We are experiencing problems with all our plants. They just don’t look good at all. The squash started good but then the older leaves seem to die prematurely.
The female squash at flowering have the fungus that causes blossom end rot and many of the female flowers never reach the stage of opening up at all. They start to get pale looking and shrivel up and die before they open.
Our lettuce looks weak and isn’t growing well. It has good color but just seems to sit there and doesn’t grow. We also planted green tomatoes that are not growing well. They just seem to grow very slowly. The Swiss chard is not growing as I had hoped it would either.
We have moisture and the plants have not wilted. I don’t think there is too much water. Other than the fungal problem on the squash we have had very little insect problem.
Let’s look at each element of the equation, to determine what is missing.
What are the materials being used – what kind of sawdust, and what kind of sand? Is it new sawdust, or has it been used for something else before? It can be new, but should not have been used for growing before. Also, it should not be from walnut trees.
The program calls for mixing 2# of Pre-Plant mix PLUS 1# of Weekly Feed mix into the soil of an 18″ X30′ bed or box before planting. Did you apply both, including Weekly Feed? And are those the amounts you used?

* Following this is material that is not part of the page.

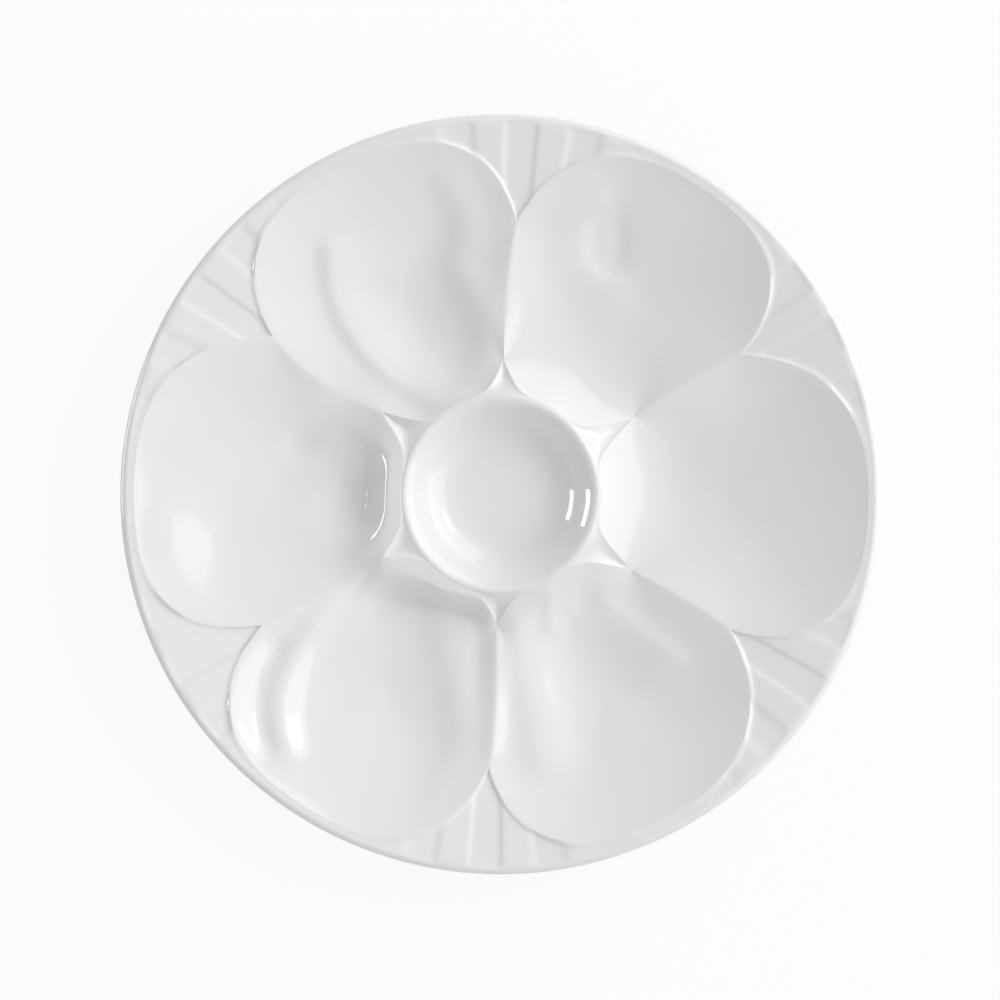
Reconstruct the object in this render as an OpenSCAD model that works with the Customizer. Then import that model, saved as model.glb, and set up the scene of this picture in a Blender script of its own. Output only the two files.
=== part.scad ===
// Oyster plate: a round glazed porcelain plate with six scallop-shaped wells round a raised sauce cup.
// Millimetres, +Z up. The origin is the middle of the circle that the foot ring stands on.

/* [Plate] */
// Diameter over the rim
plate_d = 254; // [236:1:272]
// Height of the rim's edge above the table
rim_height = 26; // [24:0.5:29]
// Thickness of the pressed body, measured straight down
wall = 4.4; // [3.8:0.1:5]
// Narrowest plain rim outside a well
rim_margin = 4.2; // [3:0.1:6]
// Height of the thin raised line along the wells' outer edges
lip_height = 0.8; // [0.4:0.1:1.4]

/* [Wells] */
// Height of a well's floor at its deepest place
floor_height = 8.6; // [8.4:0.1:10]
// Height of the ridges' low saddles beside the cup
saddle_height = 14.5; // [13:0.5:17]
// Height over its saddle that a ridge leaves the cup's collar with
corner_rise = 5; // [3:0.5:6]
// Height of the ridges where they meet the rim
pinch_height = 19; // [17.5:0.5:21]
// Height of the raised folds pressed in the wells
fold_height = 1.7; // [0.8:0.1:2.1]
// How far the three-cornered webs at the feet of the ridges reach out from the cup
web_reach = 13.5; // [11:0.5:16]

/* [Cup] */
// Inner diameter of the sauce cup at its mouth
cup_d = 63.6; // [58:0.2:70]
// Height of the cup's edge above the table
cup_height = 20; // [18:0.5:22]
// Depth of the cup
cup_depth = 11.5; // [9:0.5:12]
// Width of the cup's rounded edge
cup_edge = 1.2; // [1:0.1:2]

/* [Flutes] */
// Angle from one raised panel to the next on the fluted rim
flute_angle = 10.2; // [8:0.1:13]
// Height of the raised panels over the sunken ones
flute_height = 0.6; // [0.3:0.1:1.2]

/* [Foot] */
// Middle diameter of the foot ring
foot_d = 145; // [138:1:152]
// Width of the foot ring
foot_w = 5; // [4:0.5:7]
// Height of the foot ring
foot_h = 3.6; // [3:0.1:4]
// Rounding of the foot ring's two lower corners
foot_round = 1.2; // [0.6:0.1:1.6]

/* [Hidden] */
$fn = 96;

plate_r = plate_d / 2;
edge_round = wall / 2;
cup_r = cup_d / 2;
seat_r = cup_r + cup_edge;
bead = cup_edge / 2;
// The cup's crest leans outward to its seat at this angle
crest_slope = 17;
seat_z = cup_height - bead * tan(crest_slope) / 2;
// The body is level under the wells in a band that the foot ring sits in the middle of
land_half = 14;
land_blend = 14;
// The wells run out into the rim with no lip where less rim than this is left
lip_fade = 6;
// Flutes rise and die out over this much of the rim
flute_fade = 3;
// Beside the cup a well falls gently over the land's run and steeply over the wall's run; wells on
// the other side fall in one round sweep instead
land_run = 20;
wall_run = 9;
round_run = 27;

// Ridges between neighbouring wells, anticlockwise. Angles at the inner and at the outer end,
// and how far the middle bows, in degrees
ridge_angles = [[29.8, 30.3, 0.8], [88.6, 86.6, 0.6], [145.2, 145.3, 2], [208.2, 208.7, 1.5],
                [268.4, 267.6, 0.7], [330, 329.5, 0.6]];
// Reach of each ridge's web as a share of the web's reach, and the radius of each ridge's outer end
// as a share of the plate's
web_shares = [1.4, 0.9, 1.15, 0.87, 0.82, 1.3];
pinch_shares = [0.725, 0.72, 0.73, 0.715, 0.72, 0.7];
// Height of each ridge's saddle and the rise at its corner as shares of the named ones, and the share
// of the ridge that the rise sinks away over
saddle_shares = [0.86, 1.03, 0.74, 0.86, 0.95, 0.86];
rise_shares = [0, 0, 1.3, 1.3, 0.3, 0];
sink_share = 0.25;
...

You say you put Weekly Feed in when you planted – first of all is the Weekly Feed formula accurate? Secondly, were you planting seed or seedlings? When planting seed, you do not put any more fertilizer down until the plants are showing – then you feed 1# per 30′ bed. Fertilizer applied at planting of seed, if it’s close to the sprouting seed, can kill the new seedling, or severly stunt its growth.
When planting seedlings, we recommend applying 1/2# of 34-0-0 or other nitrate to a 30′-long bed immediately after transplanting, watering that in, and then starting the Weekly Feed regimen 3 days later. Did you do that?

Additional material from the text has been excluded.